— START Data lines —

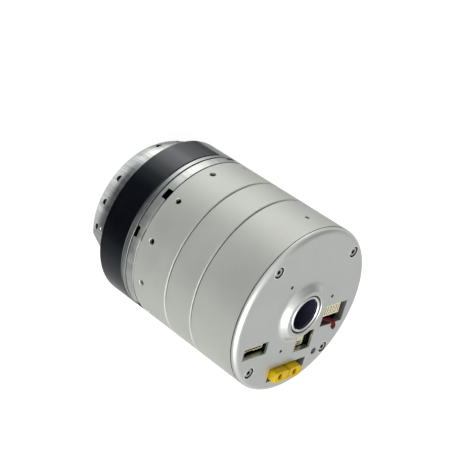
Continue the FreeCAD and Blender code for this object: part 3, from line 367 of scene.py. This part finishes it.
def socket_shade(m, col):
    """Painted shade: the sockets and the valley between the lobes are painted brown, darker in the sockets, for the
    shade of their depth.
    """
    x, y, z = m.split().outputs
    well = m.both(m.near([(-3.6, -22.85), (3.6, -22.85)], 1.42 * MM), m.inside(z, 60.0 * MM, 77.95 * MM, 0.0001))
    valley = m.inside(x, 0.02 * MM, 0.68 * MM, 0.0002)
    col = m.mix(m.math("MULTIPLY", valley, 0.3), col, (0.16, 0.06, 0.001))
    return m.mix(well, col, (0.09, 0.018, 0.002))


def plastic(name, base, dark, rough, scale=900.0, spec=0.5, coat=0.0, colour_and_painted_light=None):
    m = Mat(name)
    n = m.noise(m.coords(), scale, 3.0, 0.6)
    w = m.noise(m.coords(), 220.0, 2.0, 0.5)
    col = m.mix(m.remap(w, 0.3, 0.7, 0.0, 1.0), dark, base)
    m.color(colour_and_painted_light(m, col) if colour_and_painted_light else col)
    m.rough(m.remap(n, 0.3, 0.7, rough[0], rough[1]))
    m.set(Metallic=0.0)
    m.b.inputs["Specular IOR Level"].default_value = spec
    m.b.inputs["Coat Weight"].default_value = coat
    m.bump(n, 0.15, 0.00001)
    return m.m


M["black_anodised"] = turned("black_anodised", (0.0022, 0.0026, 0.0050), (0.0012, 0.0014, 0.0030), 1600.0, (0.12, 0.19), 0.1)
black = M["black_anodised"].node_tree.nodes["Principled BSDF"]
black.inputs["Specular Tint"].default_value = (0.88, 0.93, 1.0, 1)
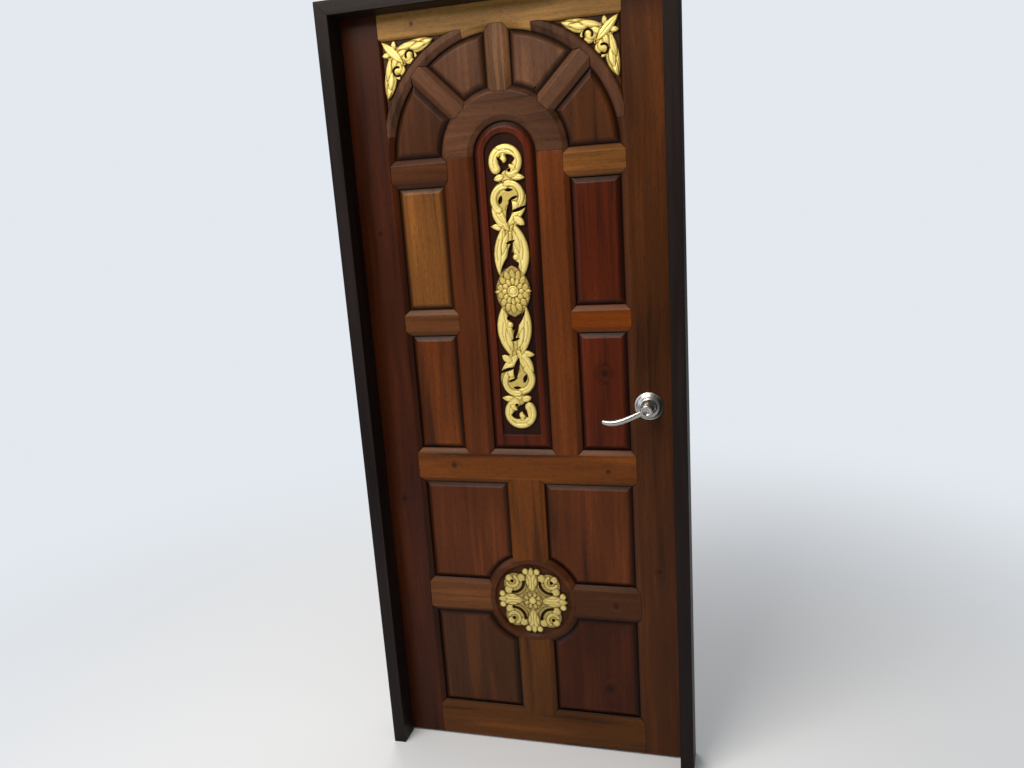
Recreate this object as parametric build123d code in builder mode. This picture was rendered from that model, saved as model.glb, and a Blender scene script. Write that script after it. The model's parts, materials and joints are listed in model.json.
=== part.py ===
"""Carved frame-and-panel door leaf in a rebated hardwood frame, in millimetres.

The origin is on the floor, in the middle of the doorway and of the leaf's thickness.
+X runs to the lock side, +Z up, and the photographed face looks along -Y.
"""
import os
from math import cos, radians, sin, sqrt, tan

from build123d import *

os.makedirs("parts", exist_ok=True)

# Doorway and frame
opening_width = 795.0
opening_height = 2000.0
frame_face = 36.0
frame_front = 82.0
frame_back = 18.0
rebate_width = 12.0
stop_gap = 1.5
arris_radius = 3.0
fixing_radius = 4.5
fixing_base = 130.0
fixing_spacing = 500.0
fixing_count = 4

# Leaf
leaf_thickness = 35.0
edge_gap = 3.0
floor_gap = 6.0
stile_edge = 300.0
top_rail_edge = 1945.0
arch_centre = 1650.0
upper_cross_top = 1641.0
upper_cross_bottom = 1597.0
middle_cross_top = 1257.0
middle_cross_bottom = 1215.0
lock_rail_top = 877.0
lock_rail_bottom = 807.0
lower_cross_top = 492.0
lower_cross_bottom = 416.0
bottom_rail_top = 97.0
arched_half_width = 93.0
ring_radius = 148.0
fan_radius = 301.0
spandrel_radius = 314.0
spoke_half_width = 17.0
slant_spoke_half_width = 15.0
slant_angle = 45.0
lower_mullion_half_width = 38.0
rib_top_x = 86.0
rib_foot_z = 1712.0

# Bevels, grooves and panels
bevel_width = 14.0
bevel_depth = 9.0
small_bevel_width = 5.0
small_bevel_depth = 6.0
groove_depth = 9.0
groove_width = 10.0
tongue_clearance = 1.0
tongue_side_clearance = 0.3
field_recess = 4.5
field_bevel = 14.0
field_margin = 0.5
spandrel_recess = 8.5
arched_border = 27.0
arched_sinking = 5.0
arched_field_bottom = 930.0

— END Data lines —

## Prompt
Print from the first line through the line that contains "return m.mix(well, col, (0.09, 0.018, 0.002))", please, including both, and leave out every line outside that stretch.

## Completed task
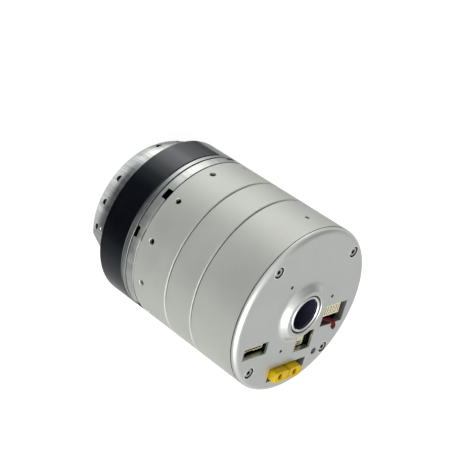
Continue the FreeCAD and Blender code for this object: part 3, from line 367 of scene.py. This part finishes it.
def socket_shade(m, col):
    """Painted shade: the sockets and the valley between the lobes are painted brown, darker in the sockets, for the
    shade of their depth.
    """
    x, y, z = m.split().outputs
    well = m.both(m.near([(-3.6, -22.85), (3.6, -22.85)], 1.42 * MM), m.inside(z, 60.0 * MM, 77.95 * MM, 0.0001))
    valley = m.inside(x, 0.02 * MM, 0.68 * MM, 0.0002)
    col = m.mix(m.math("MULTIPLY", valley, 0.3), col, (0.16, 0.06, 0.001))
    return m.mix(well, col, (0.09, 0.018, 0.002))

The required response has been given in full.